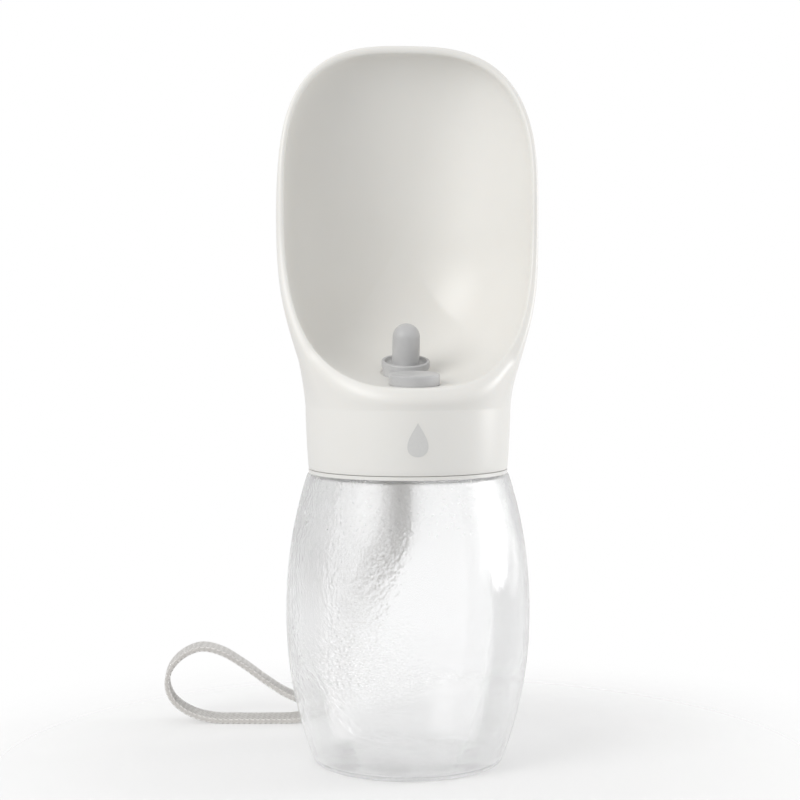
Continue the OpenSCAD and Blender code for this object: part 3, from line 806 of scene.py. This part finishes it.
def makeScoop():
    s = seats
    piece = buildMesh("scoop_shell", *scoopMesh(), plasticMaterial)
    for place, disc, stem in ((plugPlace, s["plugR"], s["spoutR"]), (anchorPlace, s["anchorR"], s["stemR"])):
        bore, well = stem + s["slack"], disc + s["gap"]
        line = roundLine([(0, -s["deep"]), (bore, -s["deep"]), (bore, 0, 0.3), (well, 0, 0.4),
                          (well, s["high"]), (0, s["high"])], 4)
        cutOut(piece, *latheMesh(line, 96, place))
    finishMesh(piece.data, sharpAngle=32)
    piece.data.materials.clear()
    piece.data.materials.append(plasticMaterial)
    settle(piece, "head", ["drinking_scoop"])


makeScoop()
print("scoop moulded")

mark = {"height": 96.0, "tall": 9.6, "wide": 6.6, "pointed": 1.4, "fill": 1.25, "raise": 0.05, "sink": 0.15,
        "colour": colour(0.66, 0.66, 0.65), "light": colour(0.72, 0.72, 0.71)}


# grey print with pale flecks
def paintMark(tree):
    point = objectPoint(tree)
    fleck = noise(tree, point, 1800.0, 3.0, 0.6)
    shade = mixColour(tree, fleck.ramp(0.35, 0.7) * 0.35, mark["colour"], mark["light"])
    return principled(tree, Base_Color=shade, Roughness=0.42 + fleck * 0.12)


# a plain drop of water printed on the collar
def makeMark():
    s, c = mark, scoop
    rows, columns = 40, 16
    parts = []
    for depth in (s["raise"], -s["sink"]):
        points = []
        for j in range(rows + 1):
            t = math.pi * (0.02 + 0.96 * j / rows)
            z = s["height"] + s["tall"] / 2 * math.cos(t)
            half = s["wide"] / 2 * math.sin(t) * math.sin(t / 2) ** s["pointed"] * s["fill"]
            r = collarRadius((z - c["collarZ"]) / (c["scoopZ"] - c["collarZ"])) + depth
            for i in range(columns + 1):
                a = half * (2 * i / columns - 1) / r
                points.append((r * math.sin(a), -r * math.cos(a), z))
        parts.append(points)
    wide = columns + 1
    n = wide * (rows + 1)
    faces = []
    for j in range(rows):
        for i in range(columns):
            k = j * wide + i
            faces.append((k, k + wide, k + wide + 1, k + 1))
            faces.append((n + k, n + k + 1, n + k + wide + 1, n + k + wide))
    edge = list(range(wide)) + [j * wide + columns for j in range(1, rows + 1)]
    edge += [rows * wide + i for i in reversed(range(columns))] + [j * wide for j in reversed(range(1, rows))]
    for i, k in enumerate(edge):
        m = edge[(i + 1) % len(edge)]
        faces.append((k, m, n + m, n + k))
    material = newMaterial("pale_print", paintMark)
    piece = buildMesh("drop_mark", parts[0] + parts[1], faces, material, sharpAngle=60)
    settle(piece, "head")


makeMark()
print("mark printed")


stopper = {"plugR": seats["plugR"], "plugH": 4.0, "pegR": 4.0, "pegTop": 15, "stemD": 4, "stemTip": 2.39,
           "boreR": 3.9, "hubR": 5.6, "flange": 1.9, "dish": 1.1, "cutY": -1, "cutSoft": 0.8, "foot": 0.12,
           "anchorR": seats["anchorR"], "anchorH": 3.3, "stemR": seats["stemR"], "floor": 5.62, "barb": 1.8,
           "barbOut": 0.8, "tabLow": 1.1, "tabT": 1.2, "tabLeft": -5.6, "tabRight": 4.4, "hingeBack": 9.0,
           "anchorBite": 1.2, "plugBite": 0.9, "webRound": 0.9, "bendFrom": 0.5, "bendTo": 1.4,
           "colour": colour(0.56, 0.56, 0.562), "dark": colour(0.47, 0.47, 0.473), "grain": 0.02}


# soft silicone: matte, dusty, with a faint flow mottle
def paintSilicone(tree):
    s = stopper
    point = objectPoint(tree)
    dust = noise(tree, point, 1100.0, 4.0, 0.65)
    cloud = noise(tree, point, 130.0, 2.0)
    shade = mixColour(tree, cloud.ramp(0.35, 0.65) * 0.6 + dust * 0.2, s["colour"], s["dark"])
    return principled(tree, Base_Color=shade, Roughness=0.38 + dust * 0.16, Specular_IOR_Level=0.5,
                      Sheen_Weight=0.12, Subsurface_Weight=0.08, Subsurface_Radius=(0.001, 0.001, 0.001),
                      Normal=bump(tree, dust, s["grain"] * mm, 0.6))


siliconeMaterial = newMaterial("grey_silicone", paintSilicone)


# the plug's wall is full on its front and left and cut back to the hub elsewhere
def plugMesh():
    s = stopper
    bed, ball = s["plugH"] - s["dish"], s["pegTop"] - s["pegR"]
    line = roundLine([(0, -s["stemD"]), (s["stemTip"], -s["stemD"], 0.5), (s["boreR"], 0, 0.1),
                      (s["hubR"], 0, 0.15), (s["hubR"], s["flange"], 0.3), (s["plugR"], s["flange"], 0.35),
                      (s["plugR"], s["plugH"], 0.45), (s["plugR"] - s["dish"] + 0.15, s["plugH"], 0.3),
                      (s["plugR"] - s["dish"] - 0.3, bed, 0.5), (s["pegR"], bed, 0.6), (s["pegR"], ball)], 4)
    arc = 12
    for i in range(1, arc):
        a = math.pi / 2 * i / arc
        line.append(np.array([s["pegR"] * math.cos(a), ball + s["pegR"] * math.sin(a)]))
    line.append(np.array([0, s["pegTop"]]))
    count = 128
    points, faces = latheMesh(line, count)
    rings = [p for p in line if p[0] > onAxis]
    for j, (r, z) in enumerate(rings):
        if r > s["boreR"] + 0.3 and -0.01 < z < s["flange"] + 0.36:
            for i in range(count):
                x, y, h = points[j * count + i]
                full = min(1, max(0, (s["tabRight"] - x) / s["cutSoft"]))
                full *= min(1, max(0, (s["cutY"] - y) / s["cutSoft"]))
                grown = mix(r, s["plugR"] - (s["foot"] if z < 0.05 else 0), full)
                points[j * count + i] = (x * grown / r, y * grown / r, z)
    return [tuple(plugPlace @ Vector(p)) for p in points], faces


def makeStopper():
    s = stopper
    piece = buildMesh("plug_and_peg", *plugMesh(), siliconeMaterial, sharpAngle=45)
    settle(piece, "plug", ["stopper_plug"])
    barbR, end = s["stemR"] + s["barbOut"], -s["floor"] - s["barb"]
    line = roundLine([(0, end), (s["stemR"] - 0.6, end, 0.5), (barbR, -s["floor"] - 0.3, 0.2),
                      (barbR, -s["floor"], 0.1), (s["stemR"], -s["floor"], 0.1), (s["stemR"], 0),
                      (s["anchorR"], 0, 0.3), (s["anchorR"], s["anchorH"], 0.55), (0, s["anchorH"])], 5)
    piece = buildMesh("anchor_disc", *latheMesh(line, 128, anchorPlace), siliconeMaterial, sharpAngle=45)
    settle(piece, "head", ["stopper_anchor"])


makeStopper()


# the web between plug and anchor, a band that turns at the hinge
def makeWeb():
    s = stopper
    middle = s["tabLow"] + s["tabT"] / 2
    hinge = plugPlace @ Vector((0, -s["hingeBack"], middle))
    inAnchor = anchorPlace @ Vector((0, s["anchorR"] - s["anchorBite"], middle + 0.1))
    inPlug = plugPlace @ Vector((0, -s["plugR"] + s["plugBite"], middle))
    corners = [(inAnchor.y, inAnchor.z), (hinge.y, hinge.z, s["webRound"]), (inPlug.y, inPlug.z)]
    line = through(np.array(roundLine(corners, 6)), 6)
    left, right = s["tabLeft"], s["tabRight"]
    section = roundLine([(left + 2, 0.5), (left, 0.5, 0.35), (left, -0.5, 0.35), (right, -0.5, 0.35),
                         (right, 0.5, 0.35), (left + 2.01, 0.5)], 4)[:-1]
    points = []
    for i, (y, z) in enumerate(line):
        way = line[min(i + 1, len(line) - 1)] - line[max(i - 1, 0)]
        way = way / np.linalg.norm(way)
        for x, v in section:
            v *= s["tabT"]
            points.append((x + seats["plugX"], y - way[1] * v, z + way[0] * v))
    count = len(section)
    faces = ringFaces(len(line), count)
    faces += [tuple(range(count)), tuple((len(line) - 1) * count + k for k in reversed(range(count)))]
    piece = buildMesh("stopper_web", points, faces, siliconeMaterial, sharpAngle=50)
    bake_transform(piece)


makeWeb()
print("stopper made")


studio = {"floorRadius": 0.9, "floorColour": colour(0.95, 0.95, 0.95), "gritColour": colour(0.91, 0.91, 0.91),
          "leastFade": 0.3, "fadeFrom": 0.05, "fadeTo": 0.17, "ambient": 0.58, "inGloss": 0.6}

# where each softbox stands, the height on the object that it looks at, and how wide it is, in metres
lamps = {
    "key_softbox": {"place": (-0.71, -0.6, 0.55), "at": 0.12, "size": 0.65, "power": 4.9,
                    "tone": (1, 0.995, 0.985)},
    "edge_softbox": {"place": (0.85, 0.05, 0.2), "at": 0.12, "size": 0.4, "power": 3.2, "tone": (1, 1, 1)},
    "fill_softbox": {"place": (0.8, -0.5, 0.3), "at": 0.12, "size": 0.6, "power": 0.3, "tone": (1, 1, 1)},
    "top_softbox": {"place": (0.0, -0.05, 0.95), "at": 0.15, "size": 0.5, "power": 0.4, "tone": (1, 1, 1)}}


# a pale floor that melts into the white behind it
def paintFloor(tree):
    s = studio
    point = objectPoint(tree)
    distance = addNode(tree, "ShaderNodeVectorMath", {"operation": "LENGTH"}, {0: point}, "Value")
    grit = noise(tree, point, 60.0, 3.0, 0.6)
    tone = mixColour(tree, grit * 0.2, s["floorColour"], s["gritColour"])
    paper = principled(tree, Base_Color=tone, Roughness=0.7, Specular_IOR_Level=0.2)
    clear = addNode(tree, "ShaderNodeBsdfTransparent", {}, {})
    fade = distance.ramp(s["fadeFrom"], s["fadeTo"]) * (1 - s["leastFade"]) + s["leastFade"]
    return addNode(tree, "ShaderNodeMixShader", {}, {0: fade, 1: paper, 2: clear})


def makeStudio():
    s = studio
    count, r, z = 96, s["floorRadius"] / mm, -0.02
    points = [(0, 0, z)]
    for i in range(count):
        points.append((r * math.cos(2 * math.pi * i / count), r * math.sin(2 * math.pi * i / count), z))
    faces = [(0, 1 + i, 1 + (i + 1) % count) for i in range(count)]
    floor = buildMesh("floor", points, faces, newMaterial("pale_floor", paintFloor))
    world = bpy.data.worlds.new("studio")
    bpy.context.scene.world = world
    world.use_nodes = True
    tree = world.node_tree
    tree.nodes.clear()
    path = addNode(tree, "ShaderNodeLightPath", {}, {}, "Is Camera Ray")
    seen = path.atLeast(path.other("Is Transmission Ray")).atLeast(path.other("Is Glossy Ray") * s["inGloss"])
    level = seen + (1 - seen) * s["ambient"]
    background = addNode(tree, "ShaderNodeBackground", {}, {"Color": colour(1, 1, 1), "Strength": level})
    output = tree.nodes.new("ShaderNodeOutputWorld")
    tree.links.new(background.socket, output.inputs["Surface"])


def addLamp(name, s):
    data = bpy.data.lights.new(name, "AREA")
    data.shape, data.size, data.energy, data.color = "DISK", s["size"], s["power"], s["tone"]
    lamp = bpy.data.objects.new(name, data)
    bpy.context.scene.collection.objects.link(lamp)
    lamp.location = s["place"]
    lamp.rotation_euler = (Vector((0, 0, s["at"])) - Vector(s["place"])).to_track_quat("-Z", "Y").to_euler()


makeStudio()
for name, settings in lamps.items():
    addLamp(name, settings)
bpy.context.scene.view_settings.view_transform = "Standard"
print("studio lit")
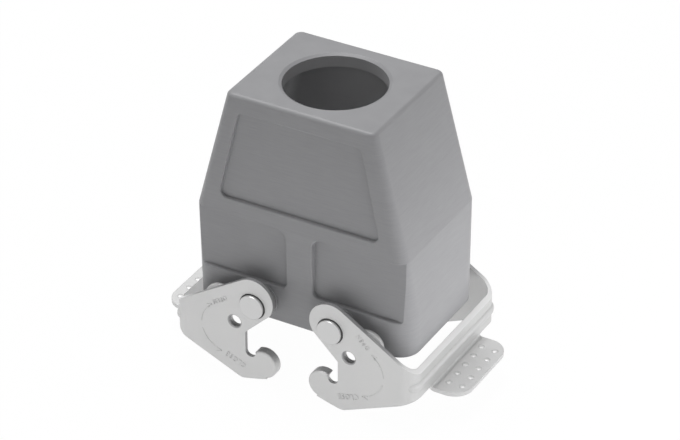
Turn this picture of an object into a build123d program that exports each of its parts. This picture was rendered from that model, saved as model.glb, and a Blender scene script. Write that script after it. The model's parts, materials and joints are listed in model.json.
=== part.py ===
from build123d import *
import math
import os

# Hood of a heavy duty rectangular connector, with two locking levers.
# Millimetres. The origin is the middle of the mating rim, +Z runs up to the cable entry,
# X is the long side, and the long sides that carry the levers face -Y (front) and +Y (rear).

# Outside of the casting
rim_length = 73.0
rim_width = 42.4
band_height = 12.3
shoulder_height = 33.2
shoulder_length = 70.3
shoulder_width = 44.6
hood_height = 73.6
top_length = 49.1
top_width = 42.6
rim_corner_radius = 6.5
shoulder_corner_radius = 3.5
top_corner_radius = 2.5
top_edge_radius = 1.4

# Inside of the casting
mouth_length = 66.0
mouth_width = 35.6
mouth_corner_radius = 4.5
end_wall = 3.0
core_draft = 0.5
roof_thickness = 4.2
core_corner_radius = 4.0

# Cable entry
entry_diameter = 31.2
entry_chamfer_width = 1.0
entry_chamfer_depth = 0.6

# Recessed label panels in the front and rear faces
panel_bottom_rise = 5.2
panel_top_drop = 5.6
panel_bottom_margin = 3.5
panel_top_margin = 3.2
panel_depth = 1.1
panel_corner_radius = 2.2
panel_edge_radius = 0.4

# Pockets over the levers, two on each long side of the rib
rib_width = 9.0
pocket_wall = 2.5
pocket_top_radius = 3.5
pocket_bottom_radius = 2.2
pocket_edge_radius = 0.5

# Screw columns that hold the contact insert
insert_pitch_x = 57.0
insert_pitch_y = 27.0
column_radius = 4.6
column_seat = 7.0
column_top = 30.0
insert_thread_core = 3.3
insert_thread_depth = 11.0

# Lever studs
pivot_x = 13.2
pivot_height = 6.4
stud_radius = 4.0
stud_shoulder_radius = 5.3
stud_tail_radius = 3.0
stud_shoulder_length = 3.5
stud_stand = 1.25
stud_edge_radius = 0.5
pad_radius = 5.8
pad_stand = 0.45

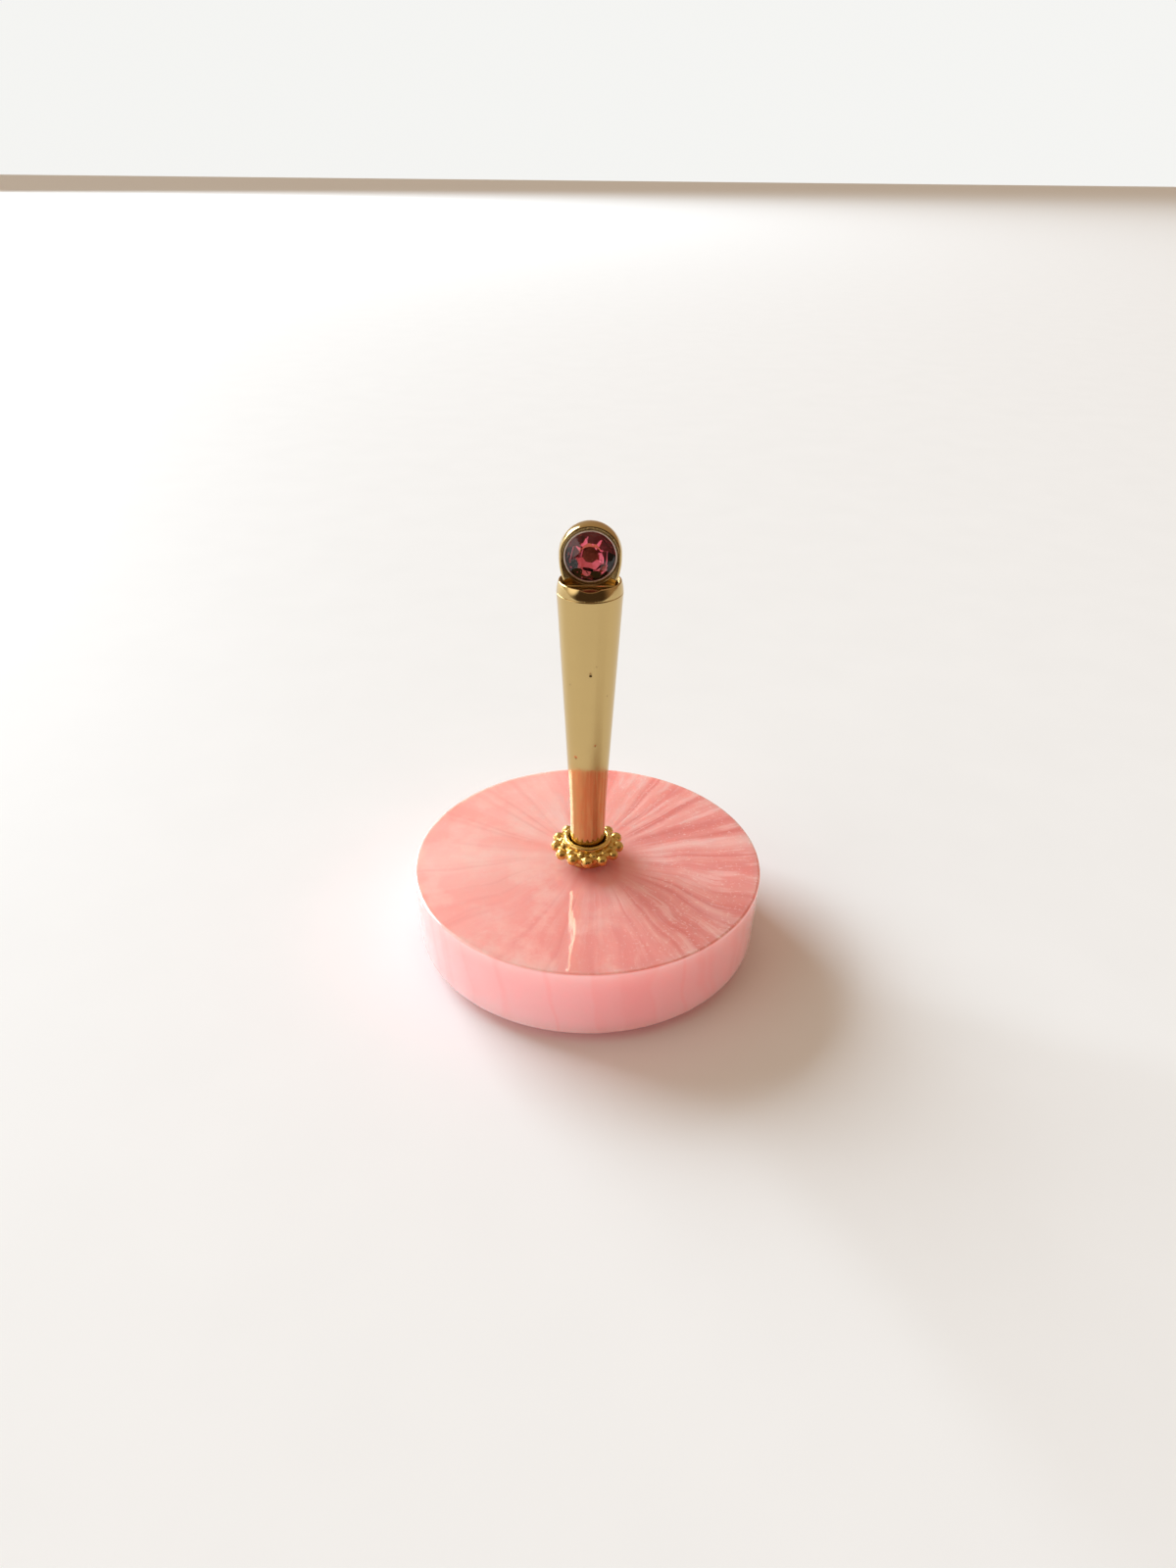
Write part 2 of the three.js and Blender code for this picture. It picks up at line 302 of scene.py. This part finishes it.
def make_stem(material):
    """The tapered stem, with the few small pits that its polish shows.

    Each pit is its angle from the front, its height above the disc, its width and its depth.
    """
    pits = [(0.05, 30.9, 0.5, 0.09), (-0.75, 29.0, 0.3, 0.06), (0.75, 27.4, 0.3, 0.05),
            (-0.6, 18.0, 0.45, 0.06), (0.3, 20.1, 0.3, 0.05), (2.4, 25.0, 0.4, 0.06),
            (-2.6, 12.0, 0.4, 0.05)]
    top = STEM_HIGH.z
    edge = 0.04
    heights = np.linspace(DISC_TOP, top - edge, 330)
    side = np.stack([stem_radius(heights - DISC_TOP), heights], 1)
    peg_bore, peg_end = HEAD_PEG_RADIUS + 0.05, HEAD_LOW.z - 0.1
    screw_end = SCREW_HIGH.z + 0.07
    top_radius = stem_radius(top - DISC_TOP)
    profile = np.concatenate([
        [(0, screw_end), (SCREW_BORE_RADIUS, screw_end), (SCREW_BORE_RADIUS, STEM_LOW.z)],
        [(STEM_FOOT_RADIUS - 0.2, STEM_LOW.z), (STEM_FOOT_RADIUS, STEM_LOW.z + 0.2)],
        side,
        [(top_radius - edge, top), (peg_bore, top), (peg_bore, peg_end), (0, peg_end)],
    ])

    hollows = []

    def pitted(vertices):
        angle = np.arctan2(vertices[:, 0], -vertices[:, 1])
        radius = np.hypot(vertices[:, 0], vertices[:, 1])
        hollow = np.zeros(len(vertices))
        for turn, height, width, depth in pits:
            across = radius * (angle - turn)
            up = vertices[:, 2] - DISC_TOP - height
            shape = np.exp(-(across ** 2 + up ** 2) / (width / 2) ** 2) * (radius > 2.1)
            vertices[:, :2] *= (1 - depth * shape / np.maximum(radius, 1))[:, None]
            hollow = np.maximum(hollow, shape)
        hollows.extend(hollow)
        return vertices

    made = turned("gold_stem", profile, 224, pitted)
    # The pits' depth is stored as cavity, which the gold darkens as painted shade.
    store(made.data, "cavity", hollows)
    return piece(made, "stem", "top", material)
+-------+
→ **Exercise**
Select, from the listing, all lines that include the word "into".

→ **Output below**
# a pale floor that melts into the white behind it
Turn this picture of an object into a build123d program that exports each of its parts. This picture was rendered from that model, saved as model.glb, and a Blender scene script. Write that script after it. The model's parts, materials and joints are listed in model.json.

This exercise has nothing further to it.